Adjustments were required to switch to python 3:
* urllib2 is now part of urllib
* specifying that the text file needed to write to binary 

        textfile = open('data/test.xml', 'wb')   

Also, the request string needed to be modified to include brackets around the search string eg.

        ?q=( <search string in here>)
The code was further modified to accept a shapefile (or other geographic format) from which the bounding box for the request query could be made.  

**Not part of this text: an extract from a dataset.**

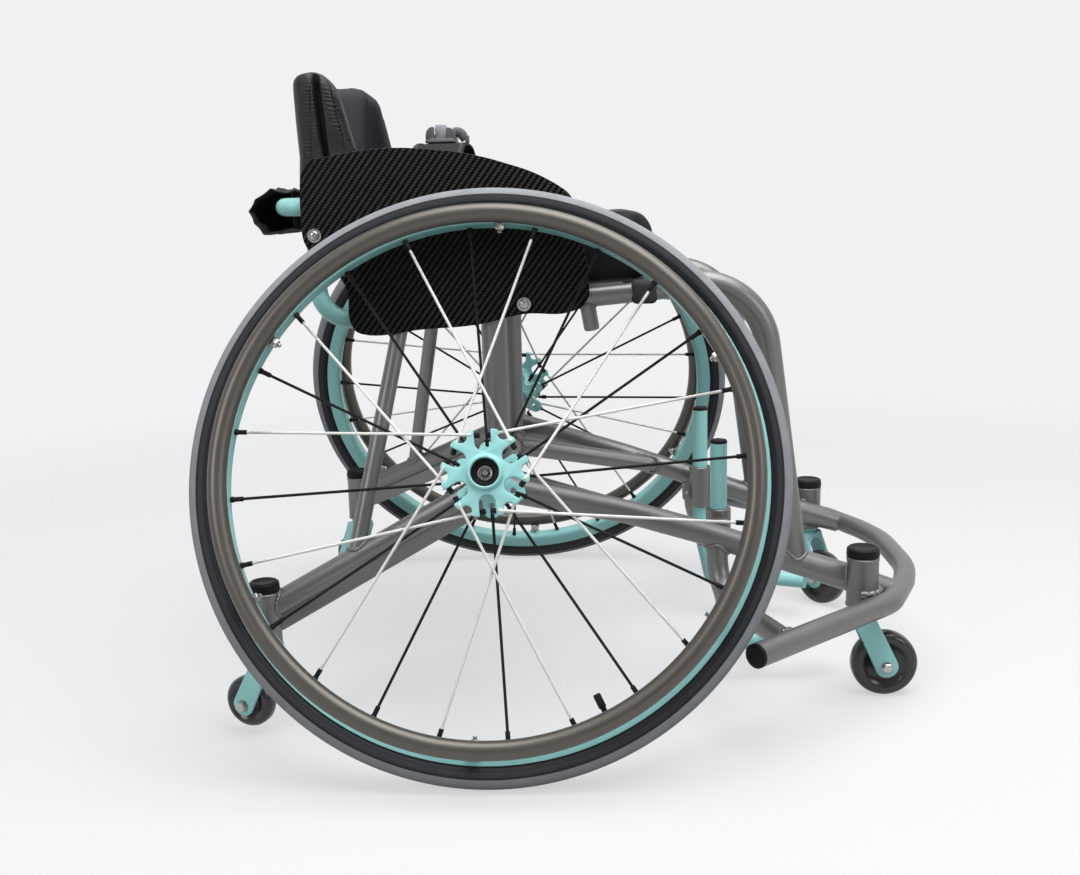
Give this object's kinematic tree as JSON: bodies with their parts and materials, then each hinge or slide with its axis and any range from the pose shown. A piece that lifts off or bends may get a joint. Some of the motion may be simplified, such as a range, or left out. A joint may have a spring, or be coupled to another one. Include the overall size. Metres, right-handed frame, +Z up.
{
  "type": "wheelchair",
  "caption": "Rigid court wheelchair with cambered 25 in wheels, mint rims and hubs, welded grey frame, bumper hoop and four casters.",
  "frame": {"origin": "on the floor at the middle of the footprint: half way between the wheels, and half way between the tyre's rear edge and the bumper's front", "axes": "+X forward (towards the footrest), +Y to the sitter's left, +Z up"},
  "size_m": [0.796, 0.8534, 0.7038],
  "materials": {
    "mint_paint": "satin mint powder coat",
    "satin_grey": "satin grey, brushed and sealed",
    "bronze_grip": "anodised brown-grey",
    "tyre_rubber": "matt rubber, paler worn tread",
    "black_plastic": "matt black",
    "black_leather": "grained synthetic leather",
    "carbon_twill": "glossy woven twill laminate",
    "steel": "bright machined",
    "black_fabric": "woven nylon"
  },
  "bodies": {
    "chair_frame": {"axle_crossbar": "satin_grey", "back_frame": "mint_paint", "back_pouch": "black_fabric", "back_upholstery": "black_leather", "buckle_body": "black_plastic", "front_bumper": "satin_grey", "front_left_caster_cap": "black_plastic", "front_right_caster_cap": "black_plastic", "lap_belt": "black_fabric", "left_axle": "steel", "left_bumper_cap": "black_plastic", "left_footrest_collar": "satin_grey", "left_rear_member": "satin_grey", "left_rear_strut": "satin_grey", "left_seat_post": "satin_grey", "left_seat_rail": "satin_grey", "left_side_guard": "carbon_twill", "left_side_tube": "satin_grey", "left_wing_strut": "satin_grey", "rear_left_caster_cap": "black_plastic", "rear_right_caster_cap": "black_plastic", "right_axle": "steel", "right_bumper_cap": "black_plastic", "right_footrest_collar": "satin_grey", "right_rear_member": "satin_grey", "right_rear_strut": "satin_grey", "right_seat_post": "satin_grey", "right_seat_rail": "satin_grey", "right_side_guard": "carbon_twill", "right_side_tube": "satin_grey", "right_wing_strut": "satin_grey", "seat_cushion": "black_leather"},
    "right_wheel": {"right_tyre": "tyre_rubber", "right_rim": "mint_paint", "right_handrim": "bronze_grip", "right_hub": "mint_paint", "right_valve": "black_plastic"},
    "right_button": {"right_release_button": "steel"},
    "front_right_swivel": {"front_right_caster_fork": "mint_paint", "front_right_caster_bolt": "steel"},
    "front_right_roller": {"front_right_caster_wheel": "black_plastic"},
    "rear_right_swivel": {"rear_right_caster_fork": "mint_paint", "rear_right_caster_bolt": "steel"},
    "rear_right_roller": {"rear_right_caster_wheel": "black_plastic"},
    "left_wheel": {"left_tyre": "tyre_rubber", "left_rim": "mint_paint", "left_handrim": "bronze_grip", "left_hub": "mint_paint", "left_valve": "black_plastic"},
    "left_button": {"left_release_button": "steel"},
    "front_left_swivel": {"front_left_caster_fork": "mint_paint", "front_left_caster_bolt": "steel"},
    "front_left_roller": {"front_left_caster_wheel": "black_plastic"},
    "rear_left_swivel": {"rear_left_caster_fork": "mint_paint", "rear_left_caster_bolt": "steel"},
    "rear_left_roller": {"rear_left_caster_wheel": "black_plastic"},
    "footrest_slider": {"footrest": "mint_paint", "right_footrest_cap": "black_plastic", "left_footrest_cap": "black_plastic"},
    "belt_lever": {"buckle_lever": "satin_grey"}
  },
  "joints": [
    {"name": "right_wheel_roll", "type": "hinge", "parent": "chair_frame", "child": "right_wheel", "pos_m": [-0.0945, -0.29, 0.28595], "axis": [0, -0.9397, 0.342], "continuous": true},
    {"name": "right_axle_button", "type": "slide", "parent": "chair_frame", "child": "right_button", "axis": [0, -0.9397, 0.342], "range_m": [-0.003, 0], "stiffness_N_per_m": 300},
    {"name": "front_right_caster_swivel", "type": "hinge", "parent": "chair_frame", "child": "front_right_swivel", "pos_m": [0.3095, -0.167, 0.0985], "axis": [0, 0, 1], "continuous": true},
    {"name": "front_right_caster_roll", "type": "hinge", "parent": "front_right_swivel", "child": "front_right_roller", "pos_m": [0.3355, -0.167, 0.037], "axis": [0, 1, 0], "continuous": true},
    {"name": "rear_right_caster_swivel", "type": "hinge", "parent": "chair_frame", "child": "rear_right_swivel", "pos_m": [-0.336, -0.267, 0.0945], "axis": [0, 0, 1], "continuous": true},
    {"name": "rear_right_caster_roll", "type": "hinge", "parent": "rear_right_swivel", "child": "rear_right_roller", "pos_m": [-0.3609, -0.25794, 0.037], "axis": [0.342, 0.9397, 0], "continuous": true},
    {"name": "left_wheel_roll", "type": "hinge", "parent": "chair_frame", "child": "left_wheel", "pos_m": [-0.0945, 0.29, 0.28595], "axis": [0, 0.9397, 0.342], "continuous": true},
    {"name": "left_axle_button", "type": "slide", "parent": "chair_frame", "child": "left_button", "axis": [0, 0.9397, 0.342], "range_m": [-0.003, 0], "stiffness_N_per_m": 300},
    {"name": "front_left_caster_swivel", "type": "hinge", "parent": "chair_frame", "child": "front_left_swivel", "pos_m": [0.3095, 0.167, 0.0985], "axis": [0, 0, 1], "continuous": true},
    {"name": "front_left_caster_roll", "type": "hinge", "parent": "front_left_swivel", "child": "front_left_roller", "pos_m": [0.32621, 0.14708, 0.037], "axis": [0.766, 0.6428, 0], "continuous": true},
    {"name": "rear_left_caster_swivel", "type": "hinge", "parent": "chair_frame", "child": "rear_left_swivel", "pos_m": [-0.336, 0.267, 0.0945], "axis": [0, 0, 1], "continuous": true},
    {"name": "rear_left_caster_roll", "type": "hinge", "parent": "rear_left_swivel", "child": "rear_left_roller", "pos_m": [-0.35474, 0.28574, 0.037], "axis": [0.7071, 0.7071, 0], "continuous": true},
    {"name": "footrest_height", "type": "slide", "parent": "chair_frame", "child": "footrest_slider", "axis": [0, 0, 1], "range_m": [-0.02, 0.02]},
    {"name": "belt_lever_lift", "type": "hinge", "parent": "chair_frame", "child": "belt_lever", "pos_m": [-0.1595, 0, 0.6353], "axis": [1, 0, 0], "range_deg": [0, 60]}
  ]
}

Note that a login is required for SciHub, so this would need to be set up first.

In [None]:
import geopandas as gpd
from urllib import request
import xml.etree.ElementTree as etree
import os

Username and password information are stored in a separate module.

In [None]:
import info

This function gets the bounding box of the supplied extents file.  It makes sure that the returned bounding box is in WGS84 format.

In [None]:
def getwgs84bbox(extentfile):
    """
    get the bounding box of all features from a shapefile or other 
    geographic data format supported by geopandas.
    Returns the bbox in wkt format
    """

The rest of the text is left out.